Are our dogs getting exercise in these situations? Sure. But at what cost and we must ask is this a healthy form of exercise in the best interest of our dogs.

Structured exercise is much healthier. We encourage exercising your dogs in methods where you are in control at all times. I do allow my dogs to run around in my backyard, but I am out there with them to control the environment. If I allow my dogs to play with other dogs, I am there paying very close attention. If I see body language that I do not like, or the playing is beginning to get out of hand, I am in control and can put a stop to it.

When we walk our dogs, they should not be pulling us on the leash, we control our route, the pace we walk, and our dog’s behavior through the entire walk. We have an article specifically about teaching your dog to not pull on a leash you can read here. By being involved with our dog’s exercise, we build experiences. By going through these experiences we strengthen our bond with our dog.

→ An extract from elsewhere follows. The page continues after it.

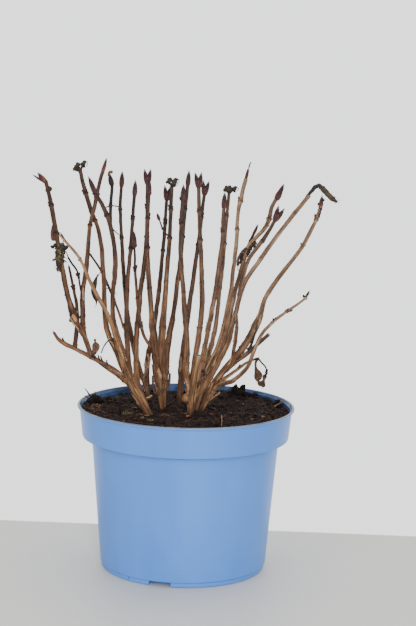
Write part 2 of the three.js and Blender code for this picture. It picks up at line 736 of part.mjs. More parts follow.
// The pot is a turned shell with a stepped collar, a rounded lip and drain notches under its foot ring.
function potShell() {
  const outline = [
    [0, 0],
    [FOOT_RADIUS - FOOT_RING_IN - 0.8, 0],
    [FOOT_RADIUS - FOOT_RING_IN, 1.2],
    [FOOT_RADIUS - FOOT_RING_IN, FOOT_RING_HEIGHT],
    [FOOT_RADIUS, FOOT_RING_HEIGHT + 0.6],
    [BODY_TOP_RADIUS, BODY_TOP],
    [COLLAR_FOOT_RADIUS, COLLAR_FOOT],
    [NECK_RADIUS, NECK],
    [RIM_RADIUS, POT_HEIGHT - RIM_LIP * 0.8],
    [RIM_RADIUS, POT_HEIGHT - RIM_LIP * 0.3],
    [RIM_RADIUS - 0.6, POT_HEIGHT],
    [RIM_RADIUS - RIM_WIDTH, POT_HEIGHT],
    [NECK_RADIUS - WALL, NECK],
    [COLLAR_FOOT_RADIUS - WALL, COLLAR_FOOT + SHELF],
    [BODY_TOP_RADIUS - WALL, BODY_TOP + SHELF],
    [FOOT_RADIUS - WALL, FLOOR],
    [0, FLOOR],
  ];
  const profile = outline.map(([radius, height]) => new THREE.Vector2(radius, height));
  const turned = new THREE.LatheGeometry(profile, SECTORS);
  turned.rotateX(Math.PI / 2);
  return solidFrom(turned);
}

function drainNotch(angle) {
  const shape = new THREE.Shape();
  shape.moveTo(-DRAIN_WIDTH / 2, -1);
  shape.lineTo(DRAIN_WIDTH / 2, -1);
  shape.lineTo(DRAIN_WIDTH / 2 - DRAIN_SLANT, DRAIN_HEIGHT);
  shape.lineTo(-DRAIN_WIDTH / 2 + DRAIN_SLANT, DRAIN_HEIGHT);
  shape.closePath();
  const notch = new THREE.ExtrudeGeometry(shape, { depth: DRAIN_DEPTH + 4, bevelEnabled: false });
  notch.rotateX(Math.PI / 2);
  notch.translate(0, -(FOOT_RADIUS - DRAIN_DEPTH), 0);
  notch.rotateZ(angle);
  return solidFrom(notch);
}

function pot() {
  let shell = potShell();
  for (let i = 0; i < DRAINS; i += 1) {
    shell = shell.subtract(drainNotch((i / DRAINS) * 2 * Math.PI + DRAIN_START));
  }
  return shell;
}

// The radius inside the pot's collar at a height.
function insideRadius(z) {
  return mix(COLLAR_FOOT_RADIUS, NECK_RADIUS, (z - COLLAR_FOOT) / (NECK - COLLAR_FOOT)) - WALL;
}

// The height of the compost's surface: low ripples, a bank towards the wall, and drifts on the left and
// at the back that nearly reach the rim.
function soilHeight(x, y) {
  const ripple = Math.sin(x * 0.09 + 1) * Math.cos(y * 0.11) + 0.6 * Math.sin(x * 0.05 - y * 0.13);
  const share = Math.hypot(x, y) / insideRadius(SOIL_TOP);
  const drifted = SOIL_DRIFTS.reduce((sum, { at, rise, reach }) => {
    const away = Math.hypot(x - at[0], y - at[1]) / reach;
    return sum + rise * Math.exp(-away * away);
  }, 0);
  return SOIL_TOP + ripple * SOIL_RIPPLE * (1 - 0.6 * share) + SOIL_BANK * share ** 4 + drifted;
}

// A lump of compost that stands up from the surface.
function lump([x, y, z], radius, tall) {
  const geometry = new THREE.IcosahedronGeometry(radius, 0);
  geometry.scale(1, 0.9, tall / radius);
  geometry.rotateZ(x);
  geometry.translate(x, y, z);
  return solidFrom(geometry);
}

const LUMPS = [
  { at: [49.5, 86, 175], radius: 4, tall: 7 },
  { at: [57.5, 85, 175], radius: 3.6, tall: 7.5 },
  { at: [54, 84, 172], radius: 8, tall: 6 },
  { at: [-100, 18, 172], radius: 6, tall: 7 },
  { at: [-84, 46, 169], radius: 6, tall: 5 },
  { at: [84, 24, 168], radius: 7, tall: 4 },
];

function compost() {
  const edge = insideRadius(SOIL_TOP) - SOIL_CLEAR;
  const outline = [
    [0, FLOOR + GAP],
    [FOOT_RADIUS - WALL - SOIL_CLEAR, FLOOR + GAP],
    [BODY_TOP_RADIUS - WALL - SOIL_CLEAR, BODY_TOP + SHELF + SOIL_CLEAR],
    [COLLAR_FOOT_RADIUS - WALL - SOIL_CLEAR, COLLAR_FOOT + SHELF + SOIL_CLEAR],
  ];
  for (let ring = SOIL_RINGS; ring >= 0; ring -= 1) outline.push([edge * (ring / SOIL_RINGS), SOIL_TOP]);
  const profile = outline.map(([radius, height]) => new THREE.Vector2(radius, height));
  const turned = new THREE.LatheGeometry(profile, SECTORS);
  turned.rotateX(Math.PI / 2);
  const position = turned.attributes.position;
  for (let i = 0; i < position.count; i += 1) {
    const [x, y] = [position.getX(i), position.getY(i)];
    if (position.getZ(i) > SOIL_TOP - 1) {
      const height = soilHeight(x, y);
      const reach = Math.hypot(x, y);
      const wider = reach > edge - 1 ? (insideRadius(height) - SOIL_CLEAR) / reach : 1;
      position.setXYZ(i, x * wider, y * wider, height);
    }
  }
  const lumps = LUMPS.map(({ at, radius, tall }) => lump(at, radius, tall));
  return joined([solidFrom(turned), ...lumps]);
}

// One widening socket in the compost for each foot, which leans the way that its stems do.
function socket(foot, members) {
  const start = new THREE.Vector3(...foot);
  const lean = new THREE.Vector3();
  members.forEach((stem) => lean.add(tangentOn(stem.line, STEM_SUNK)));
  lean.normalize();
  const tall = SOCKET_RISE / lean.z;
  const line = lineThrough([start.toArray(), start.clone().addScaledVector(lean, tall).toArray()]);
  const spread = Math.max(...members.map((stem) => (
    pointOn(stem.line, tall).distanceTo(pointOn(line, tall)) + radiusOn(stem, tall)
  )));
  const wide = Math.max(...members.map((stem) => stem.radii[0])) + SOCKET_MARGIN / 2;
  const mouth = Math.max(wide, spread) + SOCKET_MARGIN;
  return limb(line, [[-SOCKET_DEPTH, wide], [tall, mouth]], SOCKET_SIDES);
}

function sockets() {
  return joined(Object.entries(FEET).map(([name, foot]) => (
    socket(foot, stems.filter((stem) => stem.stool === name))
  )));
}

function growPlant() {
  Object.keys(FEET).forEach((name) => {
    const members = stems.filter((stem) => stem.stool === name);
    if (members.length > 1) addMesh("stool_" + name, stool(members), "stool");
  });
  const forked = stems.filter((stem) => stem.stool === FORK.name);
  addMesh("stool_" + FORK.name, forkStool(forked), "stool");
  stems.forEach((stem, i) => addStem(stem, STEM_SEED + i * SEED_STEP));
  sideStems.forEach((stem, i) => addSideStem(stem, SIDE_STEM_SEED + i * SEED_STEP));
}

growPlant();
addMesh("pot", pot(), "pot");
addMesh("compost", compost().subtract(sockets()), "compost");

export default model;
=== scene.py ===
import math

import bmesh
import bpy
import numpy as np
from mathutils import Matrix, Vector


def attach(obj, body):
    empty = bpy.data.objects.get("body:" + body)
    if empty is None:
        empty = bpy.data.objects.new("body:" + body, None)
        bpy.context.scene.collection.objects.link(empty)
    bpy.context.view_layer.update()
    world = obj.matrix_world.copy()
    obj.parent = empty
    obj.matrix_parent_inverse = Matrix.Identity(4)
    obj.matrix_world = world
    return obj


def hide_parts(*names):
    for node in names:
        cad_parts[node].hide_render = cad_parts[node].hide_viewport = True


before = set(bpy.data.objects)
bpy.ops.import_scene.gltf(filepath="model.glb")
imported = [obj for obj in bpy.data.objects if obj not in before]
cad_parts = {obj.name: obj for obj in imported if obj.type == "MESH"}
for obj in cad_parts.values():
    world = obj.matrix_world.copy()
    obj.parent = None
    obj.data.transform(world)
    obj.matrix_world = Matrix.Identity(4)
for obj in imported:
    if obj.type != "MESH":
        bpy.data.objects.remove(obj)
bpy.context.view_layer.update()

MM = 0.001
TAU = 2 * math.pi
HALVES = (0, math.pi)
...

They learn that we are effective leaders, someone they can look up to and trust. This helps to build their confidence and prevents things such as insecurity and anxiety.

Closing

To recap, exercise is a crucial component of our dog’s lives. It fulfills our dog’s instinctual needs to run, chase, bite, walk, and think through various scenarios. If we do not provide our dogs with a healthy and productive means of exercise, they will become under-stimulated and their energy will go into undesirable behaviors.

We must balance our exercise between physical and mental stimulation so that we are properly balancing our dog’s energy levels in a healthy way. We want to always be involved not only in our dog’s exercise but their lives as a whole. We should always be in control so that our dogs will always rely on us.

Through exercise, we strengthen our bond with our dogs and can enjoy a long, happy, and healthy life with them.